Future Forward Seasons - July Blog 2014
by Karen Moeller

One of the things I'm often asked is, "How do you pick your plays?" I love to hear this question. It means our audiences are engaged and interested in the plays we present, or that they were surprised to discover and fall in love with a play they had never heard of before and are wondering where in the heck we found it. To that end, we work hard to read and consider as many scripts as we can so that we can continue to present the plays that will truly speak to you, our audience.

A key part of this process is our Literary Committee. Made up of actors, designers, writers and dramaturgs, this committee reads and discusses in depth over 60 plays a year. We check out the Pulitzer and Tony Award nominees and winners; look at what other top theaters in the country are doing; comb through reviews and research playwrights; read new works; and take suggestions from our audience, staff, cast members, Board members, creative and production teams, and fellow artists. I've always enjoyed reading scripts -- I was that annoying student in lit class who always wanted yet one more play by Shakespeare or Chekhov on the syllabus. (Actually, I've still managed to remain annoying in this regard, as I often read many of the plays we are considering twice.) And it's even more fulfilling (and fun) to read scripts with the purpose of helping to find the plays that might make their way into a future Forward season.

Each play is read and evaluated by at least three members of the Literary Committee, then discussed at the monthly meeting. And the discussions don't just concern the scripts themselves. We talk about the success and reviews of past productions, as well as other works by the playwright. We even put some writers on our "to watch" list, in order to get an early look at any new works they create. If the reaction after this initial discussion is positive, it's then read by the committee as a whole (currently seven permanent and two rotating members). From there, plays needing further consideration are read by our Advisory Company, where Artistic Director Jen Gray weighs in as well. A short list forms, and in time, a new season begins to take shape.

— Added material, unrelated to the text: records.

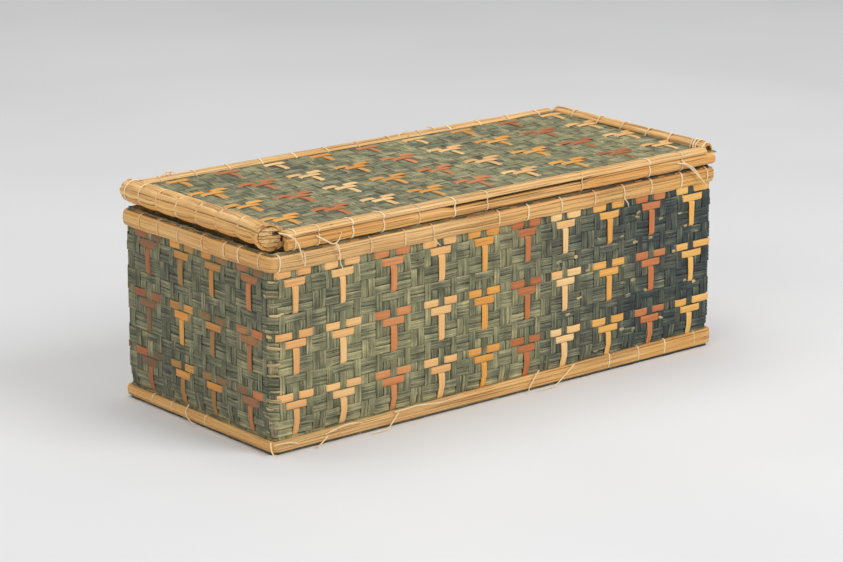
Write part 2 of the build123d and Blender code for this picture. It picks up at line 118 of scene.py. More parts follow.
@dataclass(frozen=True)
class Outline:
    """Rounded rectangle that walls and rims follow, walked from the front wall's left end."""

    half_x: float
    half_y: float
    radius: float
    middle_x: float = 0.0

    @property
    def quarter(self) -> float:
        """Length of one rounded corner."""
        return math.pi / 2 * self.radius

    @property
    def runs(self) -> list[float]:
        """Lengths of the straight parts, in walking order."""
        long_run = 2 * (self.half_x - self.radius)
        short_run = 2 * (self.half_y - self.radius)
        return [long_run, short_run, long_run, short_run]

    @property
    def length(self) -> float:
        """Length once round."""
        return sum(self.runs) + 4 * self.quarter

    def start(self, side: Side) -> float:
        """How far along the walk a wall's straight part starts."""
        return sum(self.runs[: side.value]) + side.value * self.quarter

    def walk_to(self, side: Side, level: float) -> float:
        """Walk to a place on a wall.

        Args:
            side: The wall.
            level: x on the front and back walls, y on the end walls.

        Returns:
            The distance along the outline.
        """
        half = self.half_x if side in (Side.FRONT, Side.BACK) else self.half_y
        from_start = half - self.radius + (level if side in (Side.FRONT, Side.RIGHT) else -level)
        return self.start(side) + from_start

    def place(self, walk: Array, outward: Array | float = 0.0) -> tuple[Array, Array]:
        """Points beside the outline.

        Args:
            walk: Distances along the outline.
            outward: How far outside the outline each point lies.

        Returns:
            Rows of x and y, and rows of the outward direction.
        """
        walk = np.mod(np.asarray(walk, float), self.length)
        point = np.zeros((len(walk), 2))
        out = np.zeros((len(walk), 2))
        inner_x, inner_y = self.half_x - self.radius, self.half_y - self.radius
        corners = [(inner_x, -inner_y), (inner_x, inner_y), (-inner_x, inner_y), (-inner_x, -inner_y)]
        for side in Side:
            begin, run = self.start(side), self.runs[side.value]
            heading = side.value * math.pi / 2
            along = np.array([math.cos(heading), math.sin(heading)])
            normal = np.array([along[1], -along[0]])
            before = np.array(corners[side.value - 1])
            on_run = (walk >= begin) & (walk < begin + run)
            step = (walk[on_run] - begin)[:, None]
            point[on_run] = before + normal * self.radius + along * step
            out[on_run] = normal
            on_turn = (walk >= begin + run) & (walk < begin + run + self.quarter)
            turn = heading - math.pi / 2 + (walk[on_turn] - begin - run) / self.radius
            radial = table(np.cos(turn), np.sin(turn))
            point[on_turn] = np.array(corners[side.value]) + radial * self.radius
            out[on_turn] = radial
        point[:, 0] += self.middle_x
        reach = np.broadcast_to(np.asarray(outward, float), walk.shape)
        return point + out * reach[:, None], out


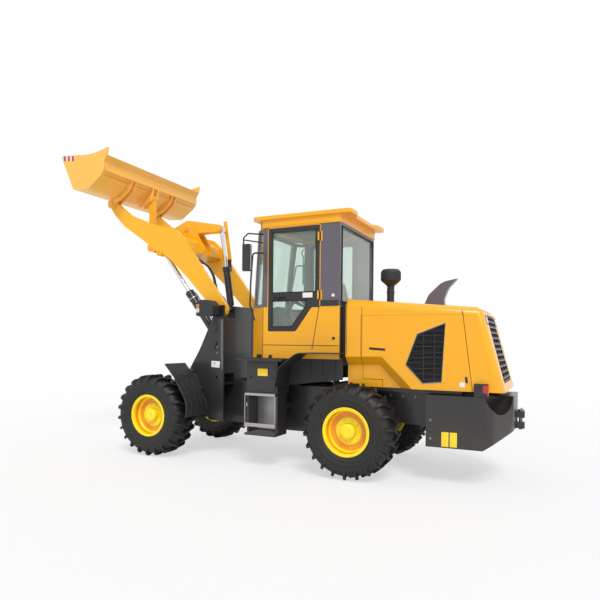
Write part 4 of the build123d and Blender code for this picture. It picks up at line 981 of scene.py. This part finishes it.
class LOADER_OT_cab(bpy.types.Operator):
    """Door seals, handles, hinges, wiper, mirror faces, roof edge and lamp faces"""

    bl_idname = "loader.cab"
    bl_label = "Cab fittings"

    def execute(self, context):
        for name, side in SIDES:
            self.door_trim(name, side)
        self.fixed_trim()
        self.inside()
        return {"FINISHED"}

    def frame_strip(self, form, corners, side, y, width, thick):
        """A flat seal laid round a pane in side view."""
        count = len(corners)
        for index in range(count):
            first = Vector(corners[index])
            second = Vector(corners[(index + 1) % count])
            along = (second - first).normalized()
            across = Vector((-along.y, along.x)) * width / 2
            ends = (first - along * width / 2, second + along * width / 2)
            points = [ends[0] - across, ends[1] - across, ends[1] + across, ends[0] + across]
            low, high = on_side(side, y, y + thick)
            form.prism([(p.x, p.y) for p in points], low, high)

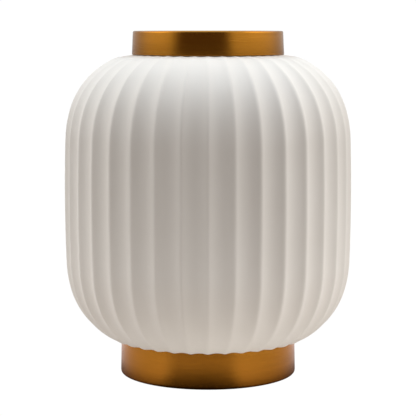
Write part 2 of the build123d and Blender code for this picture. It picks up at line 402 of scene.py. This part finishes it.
def porcelain_body():
    rows = porcelain_rows()
    half = np.linspace(-1, 1, FLUTE_COLUMNS + 1)[:-1]
    across = 0.5 * np.sign(half) * np.abs(half) ** COLUMN_POWER  # of a pitch, from the rib's middle
    pitch = 2 * math.pi / FLUTES
    angles = (np.arange(FLUTES)[:, None] + across).ravel() * pitch - math.pi / 2
    across = np.tile(across, FLUTES)

    r, z, tilt, weight, glazed = (np.array(column)[:, None] for column in zip(*rows))
    tilt = np.radians(tilt)
    cove = 2 * r * math.sin(pitch / 2) - RIB_WIDTH
    bend = 1 / FLUTE_R + np.cos(tilt) / r
    from_valley = (0.5 - np.abs(across)) * pitch * r
    depth = bend * (cove**2 / 8 - from_valley**2 / 2)
    depth = (depth + np.sqrt(depth**2 + RIB_ROUNDING**2)) / 2
    depth = depth * weight
    first, second, third = (z / reach for reach in WAVE_Z)
    waves = np.sin(3 * angles + first) + np.sin(5 * angles - second) * np.sin(third) - 2
    depth = depth - WAVE / 4 * waves * weight
    radius = r - depth * np.cos(tilt)
    height = z - depth * np.sin(tilt)
    points = np.stack([radius * np.cos(angles), radius * np.sin(angles), height], axis=-1)
    face_materials = np.repeat(glazed.ravel(), len(angles))
    piece = mesh_piece(
        "porcelain_shell",
        points.reshape(-1, 3),
        grid_faces(len(rows), len(angles)),
        [PORCELAIN, GLAZE],
        face_materials,
        sharp_angle=50.0,
    )
    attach(piece, "vase")
    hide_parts("porcelain_body")


# ---- brass ----
COLLAR_BORE_R = 60.0
LIP_R = 51.5
LIP_T = 2.4
COLLAR_TOP_R = 62.2
COLLAR_ROUND = 1.5  # of the top edge
LIP_ROUND = 1.1
EDGE = 0.35  # rounding of a deburred edge
BAND_COLUMNS = 256


def neck_collar():
    """Turned band with a lip over the neck."""
    low = COLLAR_LOW.z
    high = COLLAR_HIGH.z
    loop = rounded([
        (COLLAR_HIGH.x, low, EDGE),
        (COLLAR_TOP_R, high, COLLAR_ROUND),
        (LIP_R, high, LIP_ROUND),
        (LIP_R, high - LIP_T, EDGE),
        (COLLAR_BORE_R, high - LIP_T, EDGE),
        (COLLAR_BORE_R, low, EDGE),
    ])
    piece = lathe("collar_band", loop, [BRASS], BAND_COLUMNS)
    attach(piece, "collar")
    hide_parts("neck_collar")


FOOT_TOP_R = 73.1
FOOT_BORE_R = 70.4
FLANGE_R = 67.0
FLANGE_T = 3.2
LEDGE_R = 64.0
LEDGE_T = 3.0
FOOT_ROUND = 2.4
PLATE_T = 2.5  # of the base plate between the felt and the ledge
GROOVE_PLAY = 0.3  # between the band's top edge and the groove's bottom


def foot_ring():
    """Band whose top edge stands in the porcelain's groove, with a flange and a ledge inside."""
    under_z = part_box("foot_gasket")[1].z / MM
    flange_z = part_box("foot_gasket")[0].z / MM
    ledge_z = FELT_HIGH.z + PLATE_T
    top_z = under_z + GROOVE_DEPTH - GROOVE_PLAY
    loop = rounded([
        (FOOT_HIGH.x, FOOT_LOW.z, FOOT_ROUND),
        (FOOT_TOP_R, top_z, EDGE),
        (FOOT_BORE_R, top_z, EDGE),
        (FOOT_BORE_R, flange_z, 0.0),
        (FLANGE_R, flange_z, EDGE),
        (FLANGE_R, flange_z - FLANGE_T, EDGE),
        (FOOT_BORE_R, flange_z - FLANGE_T, 0.0),
        (FOOT_BORE_R, ledge_z + LEDGE_T, 0.0),
        (LEDGE_R, ledge_z + LEDGE_T, EDGE),
        (LEDGE_R, ledge_z, EDGE),
        (FOOT_BORE_R, ledge_z, 0.0),
        (FOOT_BORE_R, FOOT_LOW.z, EDGE),
    ])
    piece = lathe("foot_band", loop, [BRASS], BAND_COLUMNS)
    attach(piece, "vase")
    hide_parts("foot_ring")


FELT_INNER_R = 16.0
FELT_ROUND = (0.9, 0.4)  # of the pressed lower edges and the upper ones
FELT_RAGGED = 0.0015  # of its radius, how far the cut edge wanders
FELT_COLUMNS = 288
FELT_SEED = 11


def base_felt():
    """Felt ring with pressed, slightly ragged edges."""
    low = FELT_LOW.z
    high = FELT_HIGH.z
    pressed, cut = FELT_ROUND
    loop = rounded([
        (FELT_HIGH.x, low, pressed),
        (FELT_HIGH.x, high, cut),
        (FELT_INNER_R, high, cut),
        (FELT_INNER_R, low, pressed),
    ])
    piece = lathe("felt_ring", loop, [FELT], FELT_COLUMNS)
    wander = np.random.default_rng(FELT_SEED).uniform(1.0 - FELT_RAGGED, 1.0, FELT_COLUMNS)
    for i, vertex in enumerate(piece.data.vertices):
        vertex.co.x *= wander[i % FELT_COLUMNS]
        vertex.co.y *= wander[i % FELT_COLUMNS]
    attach(piece, "vase")
    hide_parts("base_felt")


def carried_over():
    """CAD nodes whose shape is right keep it and get a finished material."""
    finishes = {
        "collar_liner": RUBBER,
        "collar_seat_ring": RUBBER,
        "foot_gasket": RUBBER,
        "nut_seal": RUBBER,
        "base_plate": ZINC,
        "clamp_bolt": ZINC,
        "bolt_washer": ZINC,
        "nut_washer": ZINC,
        "lock_washer": ZINC,
        "clamp_nut": ZINC,
    }
    for node, material in finishes.items():
        for slot in frame["nodes"][node].material_slots:
            slot.material = material


# ---- studio ----
CAMERA_DISTANCE = 1.279  # from the vase's axis
CAMERA_HEIGHT = 0.292
CAMERA_PITCH = 6.81  # degrees down
CAMERA_LENS = 132.75


def camera():
    data = bpy.data.cameras.new("camera")
    data.lens = CAMERA_LENS
    data.sensor_width = 36.0
    data.clip_end = 60.0
    rig = bpy.data.objects.new("camera", data)
    rig.location = (0.0, -CAMERA_DISTANCE, CAMERA_HEIGHT)
    rig.rotation_euler = (math.radians(90.0 - CAMERA_PITCH), 0.0, 0.0)
    bpy.context.scene.collection.objects.link(rig)
    bpy.context.scene.camera = rig


SIDE_TINT = (1.0, 0.985, 0.955)
FRONT_TINT = (1.0, 0.62, 0.42)
FLOOR_TINT = (1.0, 0.95, 0.89)
FOOT_TINT = (1.0, 0.88, 0.88)  # of the floor that the foot mirrors
WHITE = 1.02  # of the floor and the background, to the camera
# The tables hold (azimuth, brightness). Azimuth is 0 at the camera's side and grows to the right.
FRONT_SHADE = (  # round the studio, which is dark behind the camera
    (-180.0, 0.55),
    (-125.0, 0.78),
    (-98.0, 1.13),
    (-64.0, 1.09),
    (-40.0, 0.03),
    (0.0, 0.02),
    (24.0, 0.03),
    (44.0, 1.20),
    (100.0, 1.26),
    (130.0, 0.85),
    (180.0, 0.55),
)
FRONT_GLOW = (  # a dim room in front
    (-180.0, 0.0),
    (-60.0, 0.0),
    (-38.0, 0.10),
    (24.0, 0.10),
    (44.0, 0.0),
    (180.0, 0.0),
)
HIGH_SIDES = (  # extra light of the raised softboxes at both sides
    (-180.0, 0.0),
    (-150.0, 0.0),
    (-128.0, 1.8),
    (-84.0, 2.2),
    (-64.0, 0.0),
    (60.0, 0.0),
    (78.0, 2.0),
    (128.0, 1.6),
    (150.0, 0.0),
)
HIGH_SIDES_EDGE = (0.22, 0.50)  # sine of the elevations over which they begin
OVERHEAD = (1.37, 1.65, 1.91)  # light from above, slightly cool
OVERHEAD_EDGE = (0.78, 0.92)  # sine of the elevations over which it takes over from the sides
NEAR_FLOOR_SHADE = (  # painted shade on the floor that the foot mirrors, darkest in front
    (-180.0, 0.42),
    (-70.0, 0.66),
    (-46.0, 0.72),
    (-27.0, 0.17),
    (0.0, 0.11),
    (16.0, 0.17),
    (33.0, 0.70),
    (70.0, 0.60),
    (180.0, 0.42),
)
FLOOR_BOUNCE = (  # what the floor sends up to the matt porcelain
    (-180.0, 0.55),
    (-90.0, 0.60),
    (-40.0, 0.74),
    (0.0, 0.93),
    (40.0, 0.88),
    (90.0, 0.72),
    (180.0, 0.55),
)
FLOOR_GAP = 0.0002  # under the felt, so that the two surfaces don't coincide
BOUNCE_REACH = (0.24, 0.52)  # metres from the axis over which the bounce fades
FAR_BOUNCE = (0.075, 0.048, 0.032)  # beyond that reach
CONTACT_SHADE = (0.070, 0.115)  # metres from the axis over which the painted shadow round the foot clears
# colour multiplied into the floor round the foot: a painted contact shadow
CONTACT_SHADOW_TINT = (0.25, 0.22, 0.20)
FLOOR_GLOW = 0.20  # of the floor's own light, so that it isn't black under the foot
FLOOR_R = 12.0
FLOOR_SHADE_RINGS = (((0.125, 0.22), 0.80), ((0.30, 0.60), 0.10))  # (metres from the axis, albedo beyond): painted light and shade on the floor that the foot mirrors, bright round the foot and dark far out


def azimuth(tree, vector):
    """Azimuth of a direction, as 0 to 1 with 0.5 at the camera's side, and its height."""
    split = tree.nodes.new("ShaderNodeSeparateXYZ")
    tree.links.new(vector, split.inputs[0])
    back = tree.nodes.new("ShaderNodeMath")
    back.operation = "MULTIPLY"
    back.inputs[1].default_value = -1.0
    tree.links.new(split.outputs[1], back.inputs[0])
    angle = tree.nodes.new("ShaderNodeMath")
    angle.operation = "ARCTAN2"
    tree.links.new(split.outputs[0], angle.inputs[0])
    tree.links.new(back.outputs[0], angle.inputs[1])
    part = tree.nodes.new("ShaderNodeMapRange")
    part.inputs[1].default_value = -math.pi
    part.inputs[2].default_value = math.pi
    tree.links.new(angle.outputs[0], part.inputs[0])
    return part.outputs[0], split.outputs[2]


def tinted_ramp(tree, value, stops, tint=SIDE_TINT):
    """Light along stops of (azimuth in degrees, level)."""
    node = tree.nodes.new("ShaderNodeValToRGB")
    node.color_ramp.interpolation = "EASE"
    elements = node.color_ramp.elements
    while len(elements) < len(stops):
        elements.new(0.5)
    for element, (degrees, level) in zip(elements, stops):
        element.position = (degrees + 180.0) / 360.0
        element.color = (*(level * part for part in tint), 1.0)
    tree.links.new(value, node.inputs[0])
    return node.outputs[0]


def above(tree, value, edge):
    """0 below the edge's first number, 1 above its second, and smooth between."""
    node = tree.nodes.new("ShaderNodeMapRange")
    node.interpolation_type = "SMOOTHSTEP"
    node.inputs[1].default_value, node.inputs[2].default_value = edge
    tree.links.new(value, node.inputs[0])
    return node.outputs[0]


def mixed(tree, factor, first, second, blend_type="MIX"):
    """Colour mix. factor is a number or a socket, and second is a colour or a socket."""
    node = tree.nodes.new("ShaderNodeMix")
    node.data_type = "RGBA"
    node.blend_type = blend_type
    if isinstance(factor, float):
        node.inputs["Factor"].default_value = factor
    else:
        tree.links.new(factor, node.inputs["Factor"])
    tree.links.new(first, node.inputs[6])
    if isinstance(second, tuple):
        node.inputs[7].default_value = second
    else:
        tree.links.new(second, node.inputs[7])
    return node.outputs[2]


def shown_to(tree, ray, others, shader):
    """A shader for one kind of ray, with another for all others."""
    path = tree.nodes.new("ShaderNodeLightPath")
    mix = tree.nodes.new("ShaderNodeMixShader")
    tree.links.new(path.outputs[ray], mix.inputs[0])
    tree.links.new(others, mix.inputs[1])
    tree.links.new(shader, mix.inputs[2])
    return mix.outputs[0]


def floor_material():
    """White to the camera. What the foot mirrors and what lights the porcelain are separate. What the
    foot mirrors is painted shade and light: dark in front, darker round the foot, bright in a ring and
    dark far out.
    """
    made = bpy.data.materials.new("white_floor")
    made.use_nodes = True
    tree = made.node_tree
    nodes = tree.nodes
    links = tree.links
    place = nodes.new("ShaderNodeTexCoord").outputs["Object"]
    turn, _ = azimuth(tree, place)
    distance = nodes.new("ShaderNodeVectorMath")
    distance.operation = "LENGTH"
    links.new(place, distance.inputs[0])
    # painted shade on the floor for the foot's reflection, darkest in front, by azimuth
    tone = tinted_ramp(tree, turn, NEAR_FLOOR_SHADE, FOOT_TINT)
    clear = above(tree, distance.outputs["Value"], CONTACT_SHADE)
    # painted contact shadow: the floor darkens towards the foot
    tone = mixed(tree, clear, mixed(tree, 1.0, tone, (*CONTACT_SHADOW_TINT, 1.0), "MULTIPLY"), tone)
    # painted light and shade by distance from the axis: bright round the foot, dark far out
    for reach, level in FLOOR_SHADE_RINGS:
        level_colour = (*(level * part for part in FOOT_TINT), 1.0)
        tone = mixed(tree, above(tree, distance.outputs["Value"], reach), tone, level_colour)
    shader = nodes["Principled BSDF"]
    shader.inputs["Roughness"].default_value = 0.95
    shader.inputs["Specular IOR Level"].default_value = 0.0
    links.new(tone, shader.inputs["Base Color"])
    links.new(tone, shader.inputs["Emission Color"])
    shader.inputs["Emission Strength"].default_value = FLOOR_GLOW
    fade = above(tree, distance.outputs["Value"], BOUNCE_REACH)
    near_bounce = tinted_ramp(tree, turn, FLOOR_BOUNCE, FLOOR_TINT)
    bounce = mixed(tree, fade, near_bounce, (*FAR_BOUNCE, 1.0))
    glow = nodes.new("ShaderNodeEmission")
    links.new(bounce, glow.inputs[0])
    white = nodes.new("ShaderNodeEmission")
    white.inputs[1].default_value = WHITE
    lit = shown_to(tree, "Is Diffuse Ray", shader.outputs[0], glow.outputs[0])
    surface = shown_to(tree, "Is Camera Ray", lit, white.outputs[0])
    links.new(surface, nodes["Material Output"].inputs[0])
    return made


def floor():
    mesh = bpy.data.meshes.new("floor")
    build = bmesh.new()
    bmesh.ops.create_circle(build, cap_ends=True, segments=96, radius=FLOOR_R)
    build.to_mesh(mesh)
    build.free()
    mesh.materials.append(floor_material())
    plane = bpy.data.objects.new("floor", mesh)
    plane.location.z = -FLOOR_GAP
    bpy.context.scene.collection.objects.link(plane)


def world():
    """White to the camera. Soft white sides, a soft ceiling and a dim front light the object."""
    made = bpy.data.worlds.new("studio")
    bpy.context.scene.world = made
    made.use_nodes = True
    tree = made.node_tree
    nodes = tree.nodes
    links = tree.links
    way = nodes.new("ShaderNodeTexCoord").outputs["Generated"]
    turn, height = azimuth(tree, way)
    glow = tinted_ramp(tree, turn, FRONT_GLOW, FRONT_TINT)
    sides = mixed(tree, 1.0, tinted_ramp(tree, turn, FRONT_SHADE), glow, "ADD")
    softboxes = tinted_ramp(tree, turn, HIGH_SIDES)
    raised = mixed(tree, above(tree, height, HIGH_SIDES_EDGE), sides, softboxes, "ADD")
    light = mixed(tree, above(tree, height, OVERHEAD_EDGE), raised, (*OVERHEAD, 1.0))
    fill = nodes["Background"]
    links.new(light, fill.inputs[0])
    fill.inputs[1].default_value = 1.0
    seen = nodes.new("ShaderNodeBackground")
    seen.inputs[0].default_value = (1.0, 1.0, 1.0, 1.0)
    seen.inputs[1].default_value = WHITE
    surface = shown_to(tree, "Is Camera Ray", fill.outputs[0], seen.outputs[0])
    links.new(surface, nodes["World Output"].inputs[0])


def studio():
    world()
    floor()
    bpy.context.scene.view_settings.view_transform = "Standard"


camera()
porcelain_body()
neck_collar()
foot_ring()
base_felt()
carried_over()
studio()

Without the Literary Committee, the number of scripts to which we could give this much consideration would be significantly lower. As a member of the Committee since it began, I've treasured the opportunity to read so many great works. There have been dramas that have left me sobbing, or that have made me run to the computer to research a particular topic. There are the comedies that drive my husband crazy because I keep interrupting whatever he's doing to read him another funny bit. There are the plays that I've wanted to turn around and read again the moment I finished because I just can't bear to say good-bye to the characters. And when I read a play that makes me think," This could be perfect for Forward and for our audiences in Madison," it's magical.